In other words, the U.S. liberated Puerto Rico, the Philippines, and Guam from Spain not so that those people could be free to determine their own destiny but so the U.S. could take the place of Spain as the colonialist power. Americans’ interest was financial, military, and religious. U.S. missionaries couldn’t wait to convert the pagans and Catholics to Protestantism. In other words, the U.S. was betraying its ideal of self-determination. The only country that had a right to self-determination in this case was the U.S. For example, after liberating the Filipinos from Spain the U.S. had to fight the Philippine War because the Filipinos wanted to be free of U.S. domination.200,000 U.S. troops were involved in this colonialistic war. 50,000 natives died.

And what was the Iraq War (euphemistically called Operation Iraqi Freedom,) all about? Could it be to liberate the Iraqis of their oil? If not, why are there still 50,000 U.S. troops in Iraq?
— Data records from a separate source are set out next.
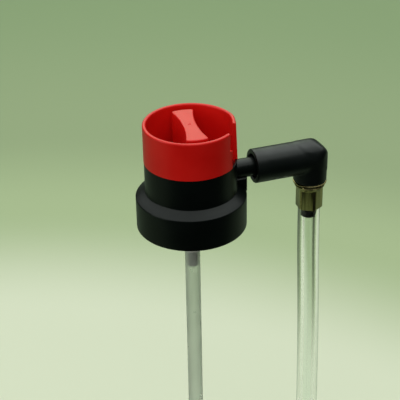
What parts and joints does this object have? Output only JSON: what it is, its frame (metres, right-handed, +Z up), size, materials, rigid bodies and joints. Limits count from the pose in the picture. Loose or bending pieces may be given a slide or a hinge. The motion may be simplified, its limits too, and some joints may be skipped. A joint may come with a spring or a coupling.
{
  "type": "tire inflator valve",
  "caption": "Can-top tyre inflator valve: two-tier collar, guarded quarter-turn knob, swivelling outlet elbow and clear hose ending in a screw-on chuck.",
  "frame": {"origin": "centre of the collar's lower rim, on the valve's axis, inside the wall of the mounting cup that seats in the can's mouth", "axes": "+Z up along the valve's axis, +X along the outlet spigot towards the elbow"},
  "size_m": [0.0627, 0.0336, 0.1899],
  "materials": {
    "black_plastic": "satin moulded polypropylene",
    "red_plastic": "smooth moulded polypropylene",
    "black_rubber": "moulded nitrile",
    "spring_steel": "drawn",
    "tinplate": "pressed tinplate",
    "white_plastic": "natural moulded nylon",
    "clear_tube": "natural extruded polyethylene",
    "brass": "turned and crimped",
    "clear_hose": "clear extruded PVC"
  },
  "bodies": {
    "valve_body": {"collar": "black_plastic", "guard_ring": "red_plastic", "gland_ring": "black_rubber", "gland_washer": "spring_steel", "stem_seal": "black_rubber", "stem_washer": "spring_steel", "mounting_cup": "tinplate", "cup_gasket": "black_rubber", "stem_gasket": "black_rubber", "return_spring": "spring_steel", "valve_housing": "white_plastic", "dip_tube": "clear_tube", "spigot_ring": "black_rubber"},
    "stem": {"valve_stem": "white_plastic"},
    "knob": {"knob": "red_plastic"},
    "outlet": {"elbow": "black_plastic", "top_ferrule": "brass", "hose": "clear_hose", "bottom_ferrule": "brass", "chuck_body": "brass", "chuck_washer": "black_rubber", "core_pin": "brass"},
    "nut": {"chuck_nut": "brass"}
  },
  "joints": [
    {"name": "stem_press", "type": "slide", "parent": "valve_body", "child": "stem", "axis": [0, 0, -1], "range_m": [0, 0.0008], "stiffness_N_per_m": 60, "springref_m": -0.001, "deforming": ["return_spring"]},
    {"name": "knob_turn", "type": "hinge", "parent": "stem", "child": "knob", "pos_m": [0, 0, 0.02], "axis": [0, 0, -1], "range_deg": [0, 90]},
    {"name": "elbow_swivel", "type": "hinge", "parent": "valve_body", "child": "outlet", "pos_m": [0.025, 0, 0.0158], "axis": [1, 0, 0], "range_deg": [-90, 90]},
    {"name": "nut_turn", "type": "hinge", "parent": "outlet", "child": "nut", "pos_m": [0.0405, 0, -0.149], "axis": [0, 0, 1], "continuous": true}
  ],
  "couplings": [
    {"joint": "knob_turn", "follows": "stem_press", "rad_per_m": 1963.5}
  ]
}
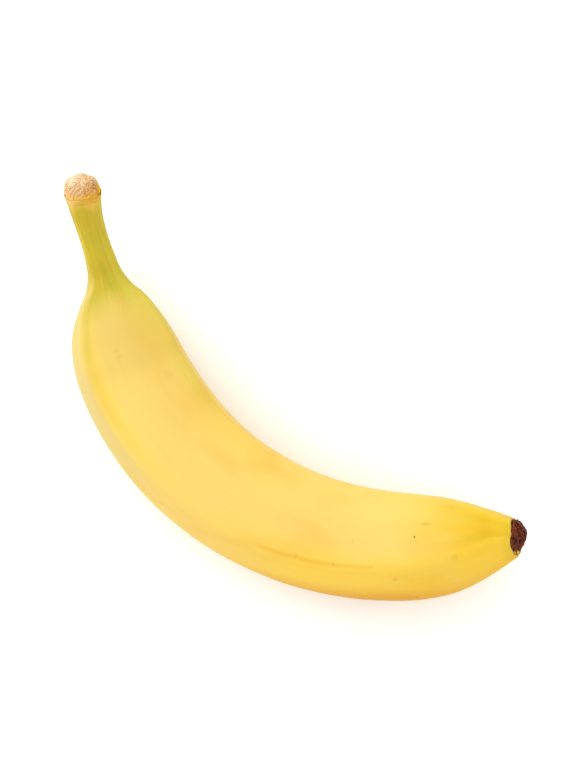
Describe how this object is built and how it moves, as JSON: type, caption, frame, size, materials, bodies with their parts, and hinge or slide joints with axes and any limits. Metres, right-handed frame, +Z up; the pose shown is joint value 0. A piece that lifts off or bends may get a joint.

And now that bin Laden is dead why aren’t the 130,000 U.S. troops there leaving? Could this be the reason:

“Afghanistan is an IMPOVERISHED AND LEAST DEVELOPED COUNTRY, one of the world's poorest. In 2010, the nation's GDP EXCHANGE RATE STOOD AT $16.63 BILLION [Vermont has the smallest GDP in the U.S. 26.400 billon, ¾ larger than Afghan’s GDP] and the GDP per capita was $1,000. Its unemployment rate is 35% and roughly 36% of its citizens live below the poverty line. About 42 percent of the population live on less than $1 a day [hardly enough for lipstick!], according to USAID. However, due to the infusion of multi-billion dollars in international assistance and investments, as well as remittances from expats, the economy has steadily improved, growing at approximately 12 percent per year during the past six years. It is also due to improvements in agricultural production [poppy production, which the Taliban had eliminated before the U.S. arrived], which is the backbone of the nation's economy since over 75% of its citizens are involved in this field.” (Wikipedia)

In other words, America (like the Soviets before) wish to liberate the Afghans of their natural resources?

Yeah, it’s time to change Memorial Day to Immorality Day in order to celebrate what the U.S. military has really been all about.

P.S. What about Desert Storm? Yeah, what about it? Do you really think it was really about protecting the people of Kuwait? If it was about saving people from aggression we would be doing a lot more rescuing in Africa. But the BIG QUESTION is why didn’t we take out the MONSTER Saddam Hussein? Let’s face it, most of the soldiers the coalition slaughtered (and it was not but slaughter) were not fight by choice but so they wouldn’t be tortured and killed by Hussein’s ghouls. I understand that they had to be taken out. What I don’t understand is why the instigator wasn’t taken out. It would be a little like defeating Nazi Germany and then letting Hitler off the hook, though I do believe the German did Hitler’s bidding by choice.

But I do know why. Because the fucking Iraqi people didn’t matter, just as they didn’t really matter when our own little Hitler, G.W.B., invaded Iraq when there was (as he and his ghouls knew) there was no reason to. And by the way, now that Ratko Mladić has been arrested and will be standing trial for war crimes, why isn’t G.W.B. being arrested for his war crime? He killed 8,000 Bosnian Muslims. G.W.B. has caused the death of at least a half million Iraqis. The difference is whatever America does is right even when it’s wrong.

So G.W.B.’s father let the Hussein off the hook even though he was guilty of crimes against humanity because (1) oil and (2) he was an enemy of Iran. The U.S. Government’s ONLY interest is power—political and financial—nothing else. The Iraqi people did not matter. The fact that Hussein was guilty of war crimes did not matter. So even when America looks good it’s really just looking out for its own interests.